My Mitchell Horizon(s) though are 84-85 inches. I had a ninety incher, and it was too long for me. But still, it did not yaw. It just felt long.

I thought the Mitchell’s had a 19 inch standard loom. I have had mine custom made by Mitchell, so I have a loom range from 15 inches (too narrow, my fault for ordering this way) to 19 inches. The broader loom feels great on the laminated paddle.

I find the responders above have given many superb ideas. Keep on keeping on, andy.

Sound like you’re doing OK to me
Thing feeling natural vs. forced and few physical issues are good signs.

As to a “proper” stroke, I wouldn’t know one if I saw it - and it surely wouldn’t be me doing it!

Guess I’m sort of "Bi-paddler"
Analytical about use/stroke while on shore, but on water I just “use the paddle how it feels naturally”.

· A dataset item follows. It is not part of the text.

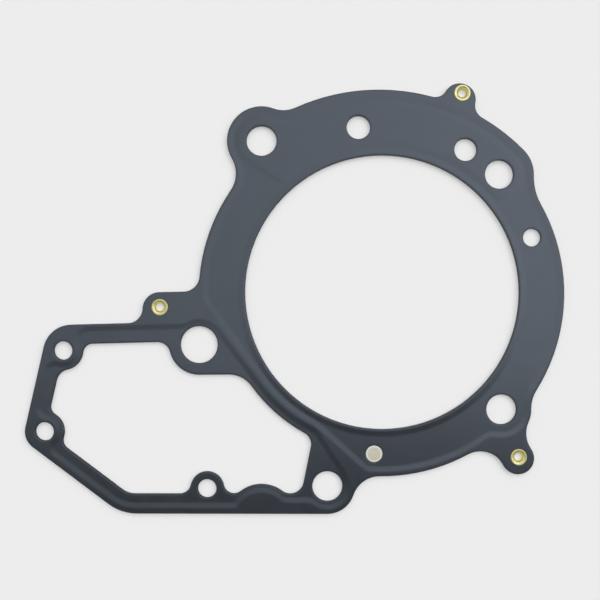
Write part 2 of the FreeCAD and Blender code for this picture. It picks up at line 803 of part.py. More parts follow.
def eyelet(name):
    """A hollow rivet: a barrel through the pack with a flange turned over on each side."""
    body = doc.addObject("PartDesign::Body", name)
    body.Label = name
    sketch = body_sketch(body, f"{name}_section", "XZ_Plane")
    bore, barrel = cell("eyelet_bore_diameter") * 0.5, cell("eyelet_barrel_diameter") * 0.5
    flange, lip = cell("eyelet_flange_diameter") * 0.5, cell("eyelet_flange_thickness")
    mouth, rim = cell("eyelet_mouth_bevel"), cell("eyelet_rim_bevel")
    top, bottom = HIGH_LEVEL + lip, GROUND - lip
    corners = [
        (bore, bottom + mouth),
        (bore + mouth, bottom),
        (flange - rim, bottom),
        (flange, bottom + rim),
        (flange, GROUND),
        (barrel, GROUND),
        (barrel, HIGH_LEVEL),
        (flange, HIGH_LEVEL),
        (flange, top - rim),
        (flange - rim, top),
        (bore + mouth, top),
        (bore, top - mouth),
    ]
    points = [V(across.value, height.value, 0) for across, height in corners]
    for index, point in enumerate(points):
        sketch.addGeometry(Part.LineSegment(point, points[(index + 1) % len(points)]), False)
    for index, corner in enumerate(corners):
        last = (index - 1) % len(corners)
        sketch.addConstraint(Sketcher.Constraint("Coincident", last, 2, index, 1))
        for kind, length in zip(("DistanceX", "DistanceY"), corner):
            gap = sketch.addConstraint(Sketcher.Constraint(kind, -1, 1, index, 1, length.value))
            bind(sketch, f"Constraints[{gap}]", length)
    turned = body.newObject("PartDesign::Revolution", f"{name}_turned")
    turned.Profile = sketch
    turned.ReferenceAxis = (sketch, ["V_Axis"])
    turned.Angle = 360
    across, up = spot(name)
    bind(body, "Placement.Base.x", across)
    bind(body, "Placement.Base.y", up)
    return body


sheet_shape = pressed_sheet()
parts = [upper_layer(sheet_shape), middle_layer(), lower_layer(sheet_shape)]
parts += [eyelet(name) for name in EYELETS]
doc.recompute()

for item in doc.Objects:
    if "Invalid" in item.State or "Error" in item.State:
        raise RuntimeError(f"{item.Name} failed: {item.State}")
for part in parts:
    if part.Shape.isNull() or not part.Shape.isValid():
        raise RuntimeError(f"{part.Label} has no valid shape")

os.makedirs("parts", exist_ok=True)
for part in parts:
    part.Shape.exportStep(os.path.join("parts", f"{part.Label}.step"))
    print(part.Label, round(part.Shape.Volume, 2), len(part.Shape.Solids), len(part.Shape.Faces))
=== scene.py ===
"""Looks of a pressed-steel cylinder head gasket: coated sheets, bare core and brass eyelets.

Lengths are in metres and angles in degrees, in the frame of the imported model: +Z up, the cylinder
axis at x = y = 0, and z = 0 on the lower sealing face.
"""

import logging
import math
from dataclasses import dataclass, field
from enum import Enum

import bmesh
import bpy
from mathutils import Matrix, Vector


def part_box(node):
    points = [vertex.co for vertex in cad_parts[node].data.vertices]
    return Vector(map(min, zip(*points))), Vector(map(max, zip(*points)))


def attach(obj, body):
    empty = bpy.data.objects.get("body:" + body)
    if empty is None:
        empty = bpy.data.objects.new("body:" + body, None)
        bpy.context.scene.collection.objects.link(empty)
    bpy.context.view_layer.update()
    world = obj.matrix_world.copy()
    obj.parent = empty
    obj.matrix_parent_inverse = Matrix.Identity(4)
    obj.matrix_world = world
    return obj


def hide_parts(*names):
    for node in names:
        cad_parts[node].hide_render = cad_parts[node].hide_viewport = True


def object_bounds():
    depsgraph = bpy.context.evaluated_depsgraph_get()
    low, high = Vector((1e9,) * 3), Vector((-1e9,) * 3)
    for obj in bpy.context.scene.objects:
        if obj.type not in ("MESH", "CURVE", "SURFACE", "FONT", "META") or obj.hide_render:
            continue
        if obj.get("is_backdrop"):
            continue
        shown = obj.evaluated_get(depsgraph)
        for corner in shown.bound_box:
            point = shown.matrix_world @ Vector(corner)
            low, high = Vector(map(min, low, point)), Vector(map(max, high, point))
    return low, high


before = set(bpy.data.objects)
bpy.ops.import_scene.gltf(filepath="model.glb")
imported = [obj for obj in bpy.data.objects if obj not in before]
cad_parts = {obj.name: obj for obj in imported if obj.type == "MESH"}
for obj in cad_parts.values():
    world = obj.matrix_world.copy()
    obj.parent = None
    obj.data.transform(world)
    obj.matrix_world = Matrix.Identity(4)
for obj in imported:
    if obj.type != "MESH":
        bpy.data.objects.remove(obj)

LOG = logging.getLogger("head_gasket")
MM = 0.001
ROOT_BODY = "root"

Colour = tuple[float, float, float]
Pair = tuple[float, float]
Socket = bpy.types.NodeSocket
Number = float | Socket
Paint = tuple[float, float, float, float] | Socket

WHITE: Colour = (1.0, 1.0, 1.0)

# Times this, a vector keeps its level part alone
LEVEL_PART = (1.0, 1.0, 0.0)

# Sockets of a Mix node that mixes colours
MIX_FACTOR = 0
MIX_FIRST = 6
MIX_SECOND = 7
MIX_RESULT = 2


class Slot(Enum):
    """The record's material slots."""

    COATED_SHEET = "coated_sheet"
    BARE_STEEL = "bare_steel"
    EYELET_BRASS = "eyelet_brass"


class Sheet(Enum):
    """The three sheets of the pack, by node name."""

    UPPER = "upper_layer"
    MIDDLE = "middle_layer"
    LOWER = "lower_layer"


class Rivet(Enum):
    """The three eyelets, by node name."""

    LEFT = "eyelet_left"
    TOP = "eyelet_top"
    CORNER = "eyelet_corner"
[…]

I agree on-line discussions of this stuff can be problematic as various aspects can be hard to describe (too simple for words?) and comments can be misinterpreted/over-read quite easily, particularly by the analytical types likely to read such posts!

Many Thanks to All
for your experienced and insightful comments. The first obstacle I overcame was the paddle noise described as scratching when I first read the articles on Qajaq.usa early last week. Now about 90% of my strokes are quiet and a lesser amount very powerful. I have since viewed the videos on the site and found them extremely helpful and validating of my higher angle attempts with the GP.

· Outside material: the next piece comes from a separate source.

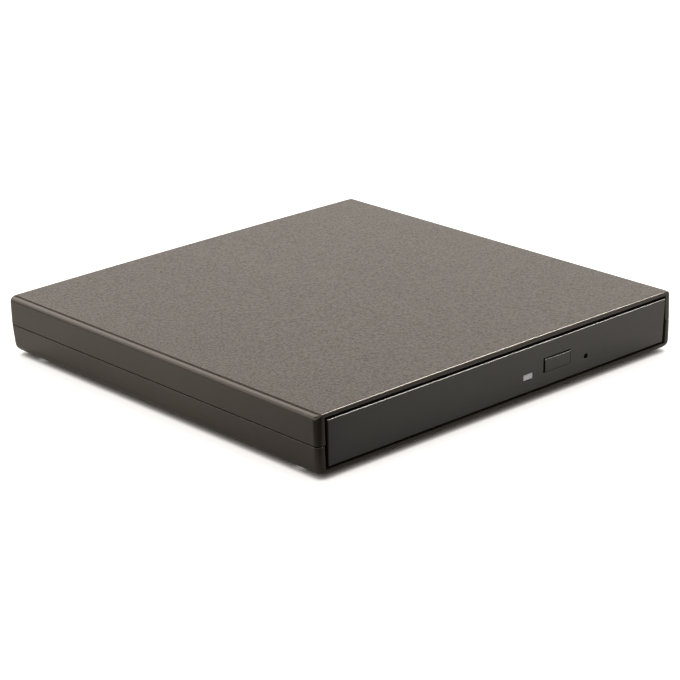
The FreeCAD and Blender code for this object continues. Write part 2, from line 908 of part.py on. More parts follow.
def tray_pieces():
    """The tray's plate, disc rim, skirts, tongues in the rails, posts and ribs, before its holes."""
    y0 = bezel_back
    y1 = tray_back
    wide = chassis_inner - tray_wall_gap
    plate = block(-skirt_outer, skirt_outer, y0, y1, tray_low, tray_top)
    rim = block(-wide, wide, y0, y1, tray_top, tray_top + tray_rim)
    rim = rim.cut(hub_disc(disc_radius + recess_clearance, tray_top, tray_top + tray_rim + cut_past))
    reach = disc_radius * open_share
    rim = rim.cut(block(-wide - cut_past, -wide + open_side, hub_y - reach, hub_y + reach,
                        tray_top, plate_low))
    front_wall = block(-skirt_outer, skirt_outer, y0, y0 + tray_skirt, pan_top + pan_clearance, tray_low)
    pieces = [plate, rim, front_wall]
    for side in (-1, 1):
        skirt = block(side * skirt_inner, side * skirt_outer, y0, y1, tongue_low, tray_low)
        tongue = block(side * skirt_inner, side * tongue_outer, y0 + tongue_setback, y1 - tongue_setback,
                       tongue_low, tongue_high)
        near = pin_hole_offset + side * (slider_half + slide_clearance)
        rib_start = y0 + slider_rib_setback
        rib_end = rib_start + slider_length - release_travel - slider_rib_end_gap
        rib = block(near, near + side * slider_rib, rib_start, rib_end,
                    pin_hole_z - slider_drop, tray_low)
        pieces += [skirt, tongue, rib]
    for x in board_post_x():
        pieces.append(upright(x, front_board_y + board_post_setback, board_post_radius,
                              front_board_z + board_thickness, tray_low))
    for u, v in damper_places():
        x, y = path_point(u, v)
        pieces.append(upright(x, y, screw_shank + damper_boss, frame_high + damper_ring, tray_low))
    pieces.append(block(ejector_x - ejector_rib_half, ejector_x + ejector_rib_half,
                        tray_back - ejector_depth, rib_back_y(),
                        ejector_z - ejector_rod_radius - ejector_rib_wall, tray_low))
    return pieces


def make_tray():
    cuts = [placed_on_path(tray_opening(0.0, tray_low - cut_past, tray_top + cut_past))]
    for u, v in damper_places():
        x, y = path_point(u, v)
        cuts.append(upright(x, y, screw_shank, frame_high, tray_top - blind_depth))
        cuts.append(upright(x, y, damper_radius + fixed_gap, pan_top, frame_high + damper_ring))
    for u, v in cover_screw_places():
        x, y = path_point(u, v)
        cuts.append(upright(x, y, screw_shank * cover_screw_share, tray_low - cut_past,
                            tray_top - blind_depth))
    y0 = bezel_back - cut_past
    y1 = bezel_back + tray_skirt + cut_past
    half = button_width / 2 + button_gap + cut_past
    cuts.append(block(button_offset - half, button_offset + half, y0, y1,
                      button_z - button_height / 2 - button_cut_room, tray_low))
    half = window_width / 2 + button_gap
    cuts.append(block(window_offset - half, window_offset + half, y0, y1,
                      window_z - window_height / 2 - button_gap, window_z + window_height / 2 + button_gap))
    cuts.append(lying(pin_hole_offset, pin_hole_z, pin_hole_radius + button_gap, y0, y1))
    cuts.append(lying(ejector_x, ejector_z, ejector_rod_radius + rod_clearance,
                      tray_back - ejector_depth - cut_past, rib_back_y() + cut_past))
    return without(joined(tray_pieces()), cuts)


def bezel_face_y(z):
    """The leaning front face: behind the case's front at its foot and proud of it at its top."""
    share = (z - bezel_low) / (bezel_high - bezel_low)
    return front + bezel_recess - share * (bezel_recess + bezel_proud)


def bezel_solid(inset, y_front, y_back):
    """A block drafted at the sides, with its front face leaning forward towards the top."""
    wide = bezel_half - inset
    narrow = wide - bezel_side_draft
    z0 = bezel_low + inset
    z1 = bezel_high - inset
    y0 = front - bezel_depth
    sides = polygon_prism([(-narrow, y0, z0), (narrow, y0, z0), (wide, y0, z1), (-wide, y0, z1)],
                          (0, 4 * bezel_depth, 0))
    lean = polygon_prism([
        (-case_half, bezel_face_y(z0) + y_front, z0), (-case_half, bezel_face_y(z1) + y_front, z1),
        (-case_half, y_back, z1), (-case_half, y_back, z0)], (case_width, 0, 0))
    return sides.common(lean)


def make_bezel():
    outer = bezel_solid(0.0, 0.0, bezel_back)
    shell = outer.cut(bezel_solid(bezel_flange, bezel_wall, bezel_back + cut_past))
    clips = []
    near = skirt_inner - clip_inset
    clip_low = tray_top + sink
    right_middle = (button_offset + button_width / 2 + near) / 2
    for x in (-near, -near / 2, right_middle, near):
        clips.append(block(x - clip_half, x + clip_half, front + bezel_wall - clip_root, bezel_back,
                           clip_low, clip_low + clip_sheet))
    shell = joined([shell] + clips)
    y0 = front - 3 * cut_past
    y1 = front + bezel_wall + cut_past
    half = button_width / 2 + button_gap
    cuts = [
        block(button_offset - half, button_offset + half, y0, y1,
              button_z - button_height / 2 - button_low_gap, button_z + button_height / 2 + button_gap),
        block(window_offset - window_width / 2, window_offset + window_width / 2, y0, y1,
              window_z - window_height / 2, window_z + window_height / 2),
        lying(pin_hole_offset, pin_hole_z, pin_hole_radius, y0, y1),
    ]
    return without(shell, cuts)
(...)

Occasionally and by chance, I hit upon the magic stroke mechanics and I really fly with low input. I always focus on using rotation and lower body. I have also worked on how far forward to plant and how far back to remove the paddle. I am now very comfortable with the canted stroke (again thanks to Q site) and the solid catch that provides.

My stock 90 inch Mitchell reaches to half-way up my palm with either arm gently extended. Its loom is 19 inches and a bit shy of my natural 22.5 inch spacing between hands. Even with a relaxed grip, my outboard fingers are more extended than desired and likely causing my wrist issues. I will reshape and extend the loom.